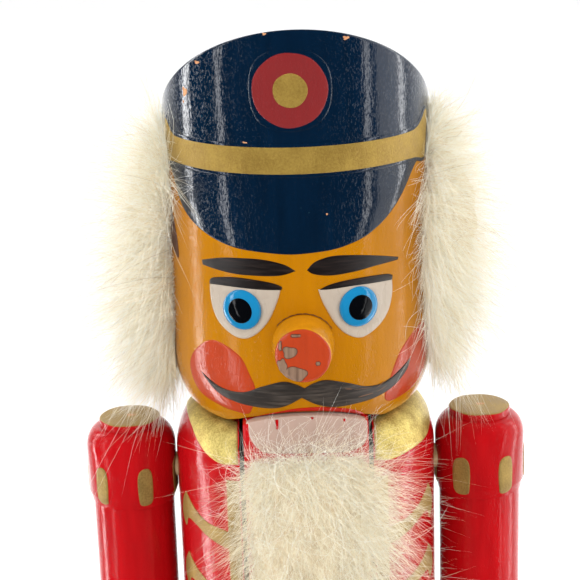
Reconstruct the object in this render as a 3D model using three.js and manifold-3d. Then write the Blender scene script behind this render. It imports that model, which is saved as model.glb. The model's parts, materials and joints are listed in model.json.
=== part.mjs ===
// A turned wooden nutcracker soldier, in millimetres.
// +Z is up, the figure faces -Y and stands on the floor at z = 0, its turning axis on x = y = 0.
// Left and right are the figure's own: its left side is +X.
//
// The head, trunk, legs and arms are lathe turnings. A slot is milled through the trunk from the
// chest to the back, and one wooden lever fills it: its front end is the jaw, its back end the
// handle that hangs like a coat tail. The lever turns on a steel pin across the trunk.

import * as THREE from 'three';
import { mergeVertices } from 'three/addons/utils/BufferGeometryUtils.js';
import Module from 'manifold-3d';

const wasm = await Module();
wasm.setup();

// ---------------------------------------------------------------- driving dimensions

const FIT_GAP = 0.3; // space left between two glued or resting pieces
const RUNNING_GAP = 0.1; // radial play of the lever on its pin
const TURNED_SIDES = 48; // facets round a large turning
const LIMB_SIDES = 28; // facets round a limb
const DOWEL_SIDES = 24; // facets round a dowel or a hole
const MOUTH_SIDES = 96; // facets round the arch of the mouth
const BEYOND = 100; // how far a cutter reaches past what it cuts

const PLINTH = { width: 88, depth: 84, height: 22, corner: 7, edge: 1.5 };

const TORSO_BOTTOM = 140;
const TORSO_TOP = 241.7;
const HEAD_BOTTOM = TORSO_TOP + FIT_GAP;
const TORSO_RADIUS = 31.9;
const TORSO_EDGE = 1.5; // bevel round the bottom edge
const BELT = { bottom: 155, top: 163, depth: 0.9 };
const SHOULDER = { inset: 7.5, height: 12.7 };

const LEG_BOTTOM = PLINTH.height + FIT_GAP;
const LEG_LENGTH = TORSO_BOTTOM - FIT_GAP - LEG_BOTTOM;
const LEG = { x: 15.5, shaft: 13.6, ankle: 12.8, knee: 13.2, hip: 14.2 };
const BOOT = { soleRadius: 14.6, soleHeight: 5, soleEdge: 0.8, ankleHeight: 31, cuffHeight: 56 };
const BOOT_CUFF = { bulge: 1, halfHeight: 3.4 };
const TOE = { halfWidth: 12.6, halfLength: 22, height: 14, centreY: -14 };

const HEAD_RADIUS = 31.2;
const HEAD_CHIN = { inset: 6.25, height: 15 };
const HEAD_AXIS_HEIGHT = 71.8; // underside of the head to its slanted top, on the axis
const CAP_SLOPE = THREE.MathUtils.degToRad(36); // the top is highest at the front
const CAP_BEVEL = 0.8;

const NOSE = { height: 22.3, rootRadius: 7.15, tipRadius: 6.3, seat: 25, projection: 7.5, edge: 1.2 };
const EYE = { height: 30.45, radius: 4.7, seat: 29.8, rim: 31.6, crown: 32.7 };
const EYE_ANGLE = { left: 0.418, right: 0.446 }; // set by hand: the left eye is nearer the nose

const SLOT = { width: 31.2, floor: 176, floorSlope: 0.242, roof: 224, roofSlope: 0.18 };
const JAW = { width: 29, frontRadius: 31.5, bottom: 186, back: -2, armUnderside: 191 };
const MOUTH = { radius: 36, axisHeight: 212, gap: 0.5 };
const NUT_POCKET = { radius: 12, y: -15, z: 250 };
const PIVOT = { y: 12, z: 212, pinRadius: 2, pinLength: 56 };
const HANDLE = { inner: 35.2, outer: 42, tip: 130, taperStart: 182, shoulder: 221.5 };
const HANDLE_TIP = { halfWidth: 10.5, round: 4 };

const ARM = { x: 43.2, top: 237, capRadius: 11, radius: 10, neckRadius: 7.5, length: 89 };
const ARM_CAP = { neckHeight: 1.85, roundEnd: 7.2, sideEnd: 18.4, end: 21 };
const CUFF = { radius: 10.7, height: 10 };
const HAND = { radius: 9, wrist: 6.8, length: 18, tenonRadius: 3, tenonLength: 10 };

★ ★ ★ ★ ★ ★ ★

YOUR TASK: Write out the full listing exactly as given.

OUTPUT FOR THIS EXERCISE:
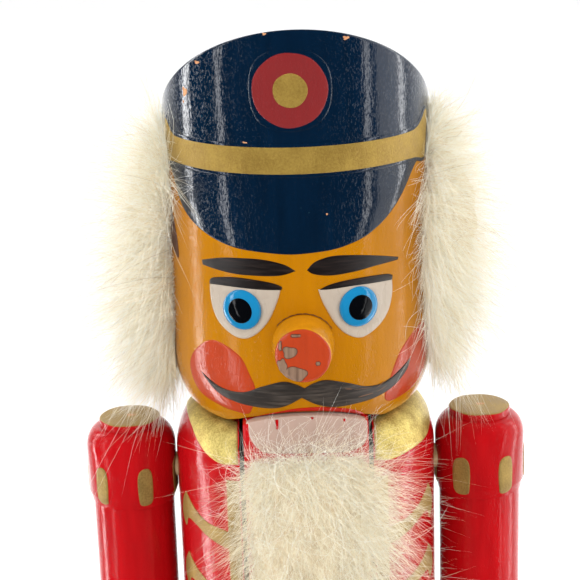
Reconstruct the object in this render as a 3D model using three.js and manifold-3d. Then write the Blender scene script behind this render. It imports that model, which is saved as model.glb. The model's parts, materials and joints are listed in model.json.
=== part.mjs ===
// A turned wooden nutcracker soldier, in millimetres.
// +Z is up, the figure faces -Y and stands on the floor at z = 0, its turning axis on x = y = 0.
// Left and right are the figure's own: its left side is +X.
//
// The head, trunk, legs and arms are lathe turnings. A slot is milled through the trunk from the
// chest to the back, and one wooden lever fills it: its front end is the jaw, its back end the
// handle that hangs like a coat tail. The lever turns on a steel pin across the trunk.

import * as THREE from 'three';
import { mergeVertices } from 'three/addons/utils/BufferGeometryUtils.js';
import Module from 'manifold-3d';

const wasm = await Module();
wasm.setup();

// ---------------------------------------------------------------- driving dimensions

const FIT_GAP = 0.3; // space left between two glued or resting pieces
const RUNNING_GAP = 0.1; // radial play of the lever on its pin
const TURNED_SIDES = 48; // facets round a large turning
const LIMB_SIDES = 28; // facets round a limb
const DOWEL_SIDES = 24; // facets round a dowel or a hole
const MOUTH_SIDES = 96; // facets round the arch of the mouth
const BEYOND = 100; // how far a cutter reaches past what it cuts

const PLINTH = { width: 88, depth: 84, height: 22, corner: 7, edge: 1.5 };

const TORSO_BOTTOM = 140;
const TORSO_TOP = 241.7;
const HEAD_BOTTOM = TORSO_TOP + FIT_GAP;
const TORSO_RADIUS = 31.9;
const TORSO_EDGE = 1.5; // bevel round the bottom edge
const BELT = { bottom: 155, top: 163, depth: 0.9 };
const SHOULDER = { inset: 7.5, height: 12.7 };

const LEG_BOTTOM = PLINTH.height + FIT_GAP;
const LEG_LENGTH = TORSO_BOTTOM - FIT_GAP - LEG_BOTTOM;
const LEG = { x: 15.5, shaft: 13.6, ankle: 12.8, knee: 13.2, hip: 14.2 };
const BOOT = { soleRadius: 14.6, soleHeight: 5, soleEdge: 0.8, ankleHeight: 31, cuffHeight: 56 };
const BOOT_CUFF = { bulge: 1, halfHeight: 3.4 };
const TOE = { halfWidth: 12.6, halfLength: 22, height: 14, centreY: -14 };

const HEAD_RADIUS = 31.2;
const HEAD_CHIN = { inset: 6.25, height: 15 };
const HEAD_AXIS_HEIGHT = 71.8; // underside of the head to its slanted top, on the axis
const CAP_SLOPE = THREE.MathUtils.degToRad(36); // the top is highest at the front
const CAP_BEVEL = 0.8;

const NOSE = { height: 22.3, rootRadius: 7.15, tipRadius: 6.3, seat: 25, projection: 7.5, edge: 1.2 };
const EYE = { height: 30.45, radius: 4.7, seat: 29.8, rim: 31.6, crown: 32.7 };
const EYE_ANGLE = { left: 0.418, right: 0.446 }; // set by hand: the left eye is nearer the nose

const SLOT = { width: 31.2, floor: 176, floorSlope: 0.242, roof: 224, roofSlope: 0.18 };
const JAW = { width: 29, frontRadius: 31.5, bottom: 186, back: -2, armUnderside: 191 };
const MOUTH = { radius: 36, axisHeight: 212, gap: 0.5 };
const NUT_POCKET = { radius: 12, y: -15, z: 250 };
const PIVOT = { y: 12, z: 212, pinRadius: 2, pinLength: 56 };
const HANDLE = { inner: 35.2, outer: 42, tip: 130, taperStart: 182, shoulder: 221.5 };
const HANDLE_TIP = { halfWidth: 10.5, round: 4 };

const ARM = { x: 43.2, top: 237, capRadius: 11, radius: 10, neckRadius: 7.5, length: 89 };
const ARM_CAP = { neckHeight: 1.85, roundEnd: 7.2, sideEnd: 18.4, end: 21 };
const CUFF = { radius: 10.7, height: 10 };
const HAND = { radius: 9, wrist: 6.8, length: 18, tenonRadius: 3, tenonLength: 10 };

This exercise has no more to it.